An explanation of my star rating. 5= Truly cream of the crop. Amazing. In a wondrous realm of their own 4= Special and well written. Truly a good/maybe great book, but not a rare 5 star wonder. 3= Moments of brilliance, a pleasure to read. I'd recommend it. 2= An average book... since I'm not usually reading mass market romances/mysteries, they are average in MY range of books. (I admit that sounds snarky) 1= Why did I bother to read this? I was lured past a certain point and I finished it. "Finish what you start" has been largely replaced with "ditch it if it's not worth my time" but for some reason I slogged on.

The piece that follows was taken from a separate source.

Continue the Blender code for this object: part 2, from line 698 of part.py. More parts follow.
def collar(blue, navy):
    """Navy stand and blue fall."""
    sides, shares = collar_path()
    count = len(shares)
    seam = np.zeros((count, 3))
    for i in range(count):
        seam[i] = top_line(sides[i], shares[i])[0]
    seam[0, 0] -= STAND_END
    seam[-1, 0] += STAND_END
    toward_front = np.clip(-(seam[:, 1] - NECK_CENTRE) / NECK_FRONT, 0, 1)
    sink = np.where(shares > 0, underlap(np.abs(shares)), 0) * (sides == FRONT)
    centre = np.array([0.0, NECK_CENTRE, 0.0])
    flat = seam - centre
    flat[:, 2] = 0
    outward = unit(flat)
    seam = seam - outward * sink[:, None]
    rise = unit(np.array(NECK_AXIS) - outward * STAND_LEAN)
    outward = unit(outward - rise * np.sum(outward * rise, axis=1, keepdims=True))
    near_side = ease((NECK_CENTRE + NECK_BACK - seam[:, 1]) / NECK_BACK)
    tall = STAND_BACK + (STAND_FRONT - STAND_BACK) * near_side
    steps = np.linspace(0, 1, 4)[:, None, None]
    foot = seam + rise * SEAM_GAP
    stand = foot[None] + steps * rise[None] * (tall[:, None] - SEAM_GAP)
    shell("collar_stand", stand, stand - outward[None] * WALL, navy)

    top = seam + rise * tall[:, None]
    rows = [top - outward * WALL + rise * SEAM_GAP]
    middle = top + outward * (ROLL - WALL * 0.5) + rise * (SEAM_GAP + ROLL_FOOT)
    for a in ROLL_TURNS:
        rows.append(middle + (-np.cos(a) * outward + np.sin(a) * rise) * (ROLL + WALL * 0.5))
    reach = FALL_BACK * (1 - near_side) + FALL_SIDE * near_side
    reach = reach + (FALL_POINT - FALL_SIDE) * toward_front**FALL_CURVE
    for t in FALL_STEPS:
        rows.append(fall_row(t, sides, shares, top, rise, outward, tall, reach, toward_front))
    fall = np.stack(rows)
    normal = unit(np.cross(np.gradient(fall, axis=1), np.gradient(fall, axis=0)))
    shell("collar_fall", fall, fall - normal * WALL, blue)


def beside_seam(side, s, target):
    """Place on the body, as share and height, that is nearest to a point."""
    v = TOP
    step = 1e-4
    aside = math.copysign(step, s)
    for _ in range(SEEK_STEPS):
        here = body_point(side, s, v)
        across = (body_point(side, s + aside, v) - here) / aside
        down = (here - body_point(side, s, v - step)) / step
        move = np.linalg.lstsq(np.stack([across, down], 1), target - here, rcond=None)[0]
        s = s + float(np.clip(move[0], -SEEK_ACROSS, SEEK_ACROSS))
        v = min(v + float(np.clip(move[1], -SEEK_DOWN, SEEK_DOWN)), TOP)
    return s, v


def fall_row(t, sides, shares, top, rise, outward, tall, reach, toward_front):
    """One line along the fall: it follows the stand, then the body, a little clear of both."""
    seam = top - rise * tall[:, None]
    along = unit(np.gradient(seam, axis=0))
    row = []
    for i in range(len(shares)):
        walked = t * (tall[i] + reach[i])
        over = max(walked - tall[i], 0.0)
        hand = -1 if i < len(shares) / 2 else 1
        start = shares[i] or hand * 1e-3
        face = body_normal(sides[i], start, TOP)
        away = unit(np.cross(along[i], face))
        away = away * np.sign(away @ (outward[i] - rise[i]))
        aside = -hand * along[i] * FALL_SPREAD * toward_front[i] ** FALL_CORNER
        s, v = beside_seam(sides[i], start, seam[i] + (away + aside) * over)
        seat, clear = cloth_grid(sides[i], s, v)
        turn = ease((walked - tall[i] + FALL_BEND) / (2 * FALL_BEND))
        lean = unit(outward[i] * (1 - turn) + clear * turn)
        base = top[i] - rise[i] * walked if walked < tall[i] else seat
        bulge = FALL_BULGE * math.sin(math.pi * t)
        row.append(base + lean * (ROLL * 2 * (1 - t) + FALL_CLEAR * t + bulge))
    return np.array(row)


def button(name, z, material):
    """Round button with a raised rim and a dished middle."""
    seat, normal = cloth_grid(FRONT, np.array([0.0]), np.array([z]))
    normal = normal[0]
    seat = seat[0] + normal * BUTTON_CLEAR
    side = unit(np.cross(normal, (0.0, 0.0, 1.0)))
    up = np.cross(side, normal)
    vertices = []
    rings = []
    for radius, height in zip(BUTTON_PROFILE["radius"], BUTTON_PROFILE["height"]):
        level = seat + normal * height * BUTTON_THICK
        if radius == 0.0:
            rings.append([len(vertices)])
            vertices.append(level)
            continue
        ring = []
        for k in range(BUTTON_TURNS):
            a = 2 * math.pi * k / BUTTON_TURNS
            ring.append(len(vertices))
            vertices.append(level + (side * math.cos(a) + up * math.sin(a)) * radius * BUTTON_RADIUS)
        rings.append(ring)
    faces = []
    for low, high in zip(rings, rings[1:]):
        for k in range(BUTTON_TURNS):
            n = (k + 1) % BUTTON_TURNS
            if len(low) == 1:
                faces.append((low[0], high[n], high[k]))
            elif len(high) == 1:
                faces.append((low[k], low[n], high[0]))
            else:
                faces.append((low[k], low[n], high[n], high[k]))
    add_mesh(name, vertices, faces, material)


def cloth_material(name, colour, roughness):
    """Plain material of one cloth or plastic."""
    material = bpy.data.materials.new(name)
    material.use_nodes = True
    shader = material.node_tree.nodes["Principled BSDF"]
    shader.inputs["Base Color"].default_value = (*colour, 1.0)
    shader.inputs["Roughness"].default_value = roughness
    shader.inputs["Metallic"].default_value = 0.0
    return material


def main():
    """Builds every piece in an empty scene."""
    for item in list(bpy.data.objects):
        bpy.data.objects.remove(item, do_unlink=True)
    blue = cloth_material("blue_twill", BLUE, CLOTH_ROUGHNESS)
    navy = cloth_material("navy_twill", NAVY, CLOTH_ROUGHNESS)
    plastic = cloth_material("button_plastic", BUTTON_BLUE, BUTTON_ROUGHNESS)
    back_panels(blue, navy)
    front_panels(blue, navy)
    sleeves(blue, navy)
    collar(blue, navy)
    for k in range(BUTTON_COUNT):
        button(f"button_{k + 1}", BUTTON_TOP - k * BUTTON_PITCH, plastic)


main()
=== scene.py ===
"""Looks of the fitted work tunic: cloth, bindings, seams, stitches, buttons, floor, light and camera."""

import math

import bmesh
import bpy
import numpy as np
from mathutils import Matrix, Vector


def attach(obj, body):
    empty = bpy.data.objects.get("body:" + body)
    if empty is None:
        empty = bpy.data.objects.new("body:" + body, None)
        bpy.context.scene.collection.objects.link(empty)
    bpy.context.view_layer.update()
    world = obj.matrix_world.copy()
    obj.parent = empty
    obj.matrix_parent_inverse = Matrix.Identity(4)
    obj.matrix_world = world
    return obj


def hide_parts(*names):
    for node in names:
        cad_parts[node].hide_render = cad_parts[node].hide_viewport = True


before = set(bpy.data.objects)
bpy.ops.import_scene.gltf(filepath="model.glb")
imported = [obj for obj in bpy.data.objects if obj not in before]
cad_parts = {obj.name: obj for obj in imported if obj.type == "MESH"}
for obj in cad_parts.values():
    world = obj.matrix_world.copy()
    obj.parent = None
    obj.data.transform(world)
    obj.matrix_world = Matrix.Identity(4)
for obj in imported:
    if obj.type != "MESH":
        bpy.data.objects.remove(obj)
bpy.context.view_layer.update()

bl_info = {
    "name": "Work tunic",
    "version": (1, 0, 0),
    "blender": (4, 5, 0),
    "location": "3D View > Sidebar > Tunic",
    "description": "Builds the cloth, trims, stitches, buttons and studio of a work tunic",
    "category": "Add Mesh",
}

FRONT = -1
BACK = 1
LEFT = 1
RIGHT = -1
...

I gave this book 4 stars because of the writing. His metaphors are wonderful. I would give the story a 3. Actually, the story was OK but I didn't like the constant reference to how some of the men characters felt about their bodies and sex. I'm not a prude (I like sex as much as the next person) and maybe it's just the way everything was described but it just didn't sit well with me. I guess that's why I prefer books written by women. Mr. Price is an excellent writer and I would like to tackle another of his books, maybe a memoir instead.
Well constructed, thoroughly believable, the plot involves a man who leaves his wife unexpectedly - even to him - and without notice drives off because he feels he must. His innermost thoughts revealed during the weeks that follow, one can't help empathizing with him every step of the way. A professor of English, he writes so well that every page is a pleasure and one hopes that his students learn how he does it. I'll have to check out more of his novels.

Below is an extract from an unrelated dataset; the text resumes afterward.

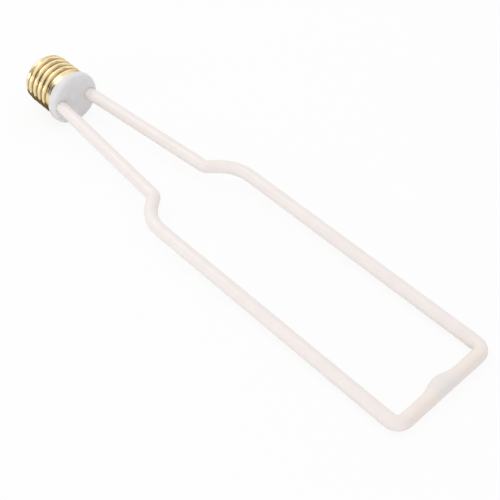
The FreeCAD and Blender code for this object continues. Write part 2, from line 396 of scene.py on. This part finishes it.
def drill(piece, start, heading, radius, depth):
    """Drills a round hole from its start along a heading in the lamp's plane."""
    centre = start + Vector((math.cos(heading), math.sin(heading), 0)) * (depth / 2)
    turn = (0, math.pi / 2, heading)
    bpy.ops.mesh.primitive_cylinder_add(
        vertices=drill_segments, radius=radius, depth=depth, location=centre, rotation=turn
    )
    cut_away(piece, bpy.context.object)


def mill(piece, size, centre):
    """Mills a box of that size out of a piece."""
    bpy.ops.mesh.primitive_cube_add(size=1, location=centre, scale=size)
    cut_away(piece, bpy.context.object)


def make_collar():
    """Turns the plug and the disc, then cuts the sockets, the wire holes, the slot and the groove."""
    outline = [
        (-plug_length, plug_radius),
        (0, plug_radius),
        (0, collar_radius - rim_bevel),
        (rim_bevel, collar_radius),
    ]
    piece = turned("opal_collar", outline + rounded_shoulder())
    close_ends()
    bpy.ops.object.mode_set(mode="OBJECT")
    for side in (1, -1):
        mirror = Vector((1, side, 1))
        heading = side * neck_angle
        drill(piece, neck_point(x_tube_end) * mirror, heading, socket_radius, 2 * tube_insertion)
        drill(piece, neck_point(-2 * plug_length) * mirror, heading, wire_hole_radius, 2 * plug_length)
    mill(piece, board_slot * Vector((2, 1, 1)), (-plug_length, 0, board_slot_z))
    groove_x = -plug_length + neutral_groove.x / 2
    groove_z = plug_radius - neutral_groove.z / 2
    mill(piece, neutral_groove + groove_overcut, (groove_x, 0, groove_z))
    bpy.ops.object.mode_set(mode="EDIT")
    weld()
    bpy.ops.mesh.dissolve_degenerate(threshold=weld_gap)
    bpy.ops.object.mode_set(mode="OBJECT")
    lay_down(piece)
    return piece


def opal_plastic():
    """Opal plastic: milky, cool white and faintly clouded, with a satin moulded face."""
    material = grained("opal_plastic", *opal_colours, grain=5 * mm, roughness=0.38, relief=0.03)
    shader = material.node_tree.nodes["Principled BSDF"]
    shader.inputs["Subsurface Weight"].default_value = opal_share
    shader.inputs["Subsurface Radius"].default_value = opal_scatter
    shader.inputs["Subsurface Scale"].default_value = opal_depth
    return material


put_in_place(make_collar(), "collar", opal_plastic())

# Driver. A small white board with the bridge rectifier, the driver chip and a sense resistor on its
# upper face and a smoothing capacitor under it, all soldered down before the cap goes on. The fusible
# resistor is in the live wire to the centre contact, and a tinned wire leads from the board to the shell.
board_colours = ((0.86, 0.87, 0.84, 1), (0.80, 0.81, 0.78, 1))
package_colours = ((0.05, 0.05, 0.05, 1), (0.03, 0.03, 0.03, 1))
resistor_colours = ((0.22, 0.33, 0.27, 1), (0.17, 0.27, 0.22, 1))
sleeve_colours = ((0.08, 0.08, 0.10, 1), (0.05, 0.05, 0.07, 1))
board_white = grained("board_white", *board_colours, grain=0.8 * mm, roughness=0.4)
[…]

I have read many of Reynold Price's novels, so I was more than a bit excited when I found "Good Hearts" at a recent library "all the books you can stuff into a brown grocery bag for $2" sale, and I liked this book.
It's a nice hard copy and I think I will donate it to the "Little Free Library" next time I walk past it.
Could not get involved in this story. I didn't even finish the book. I stimply had no interest in the characters and therefore no interest in what was happening to them.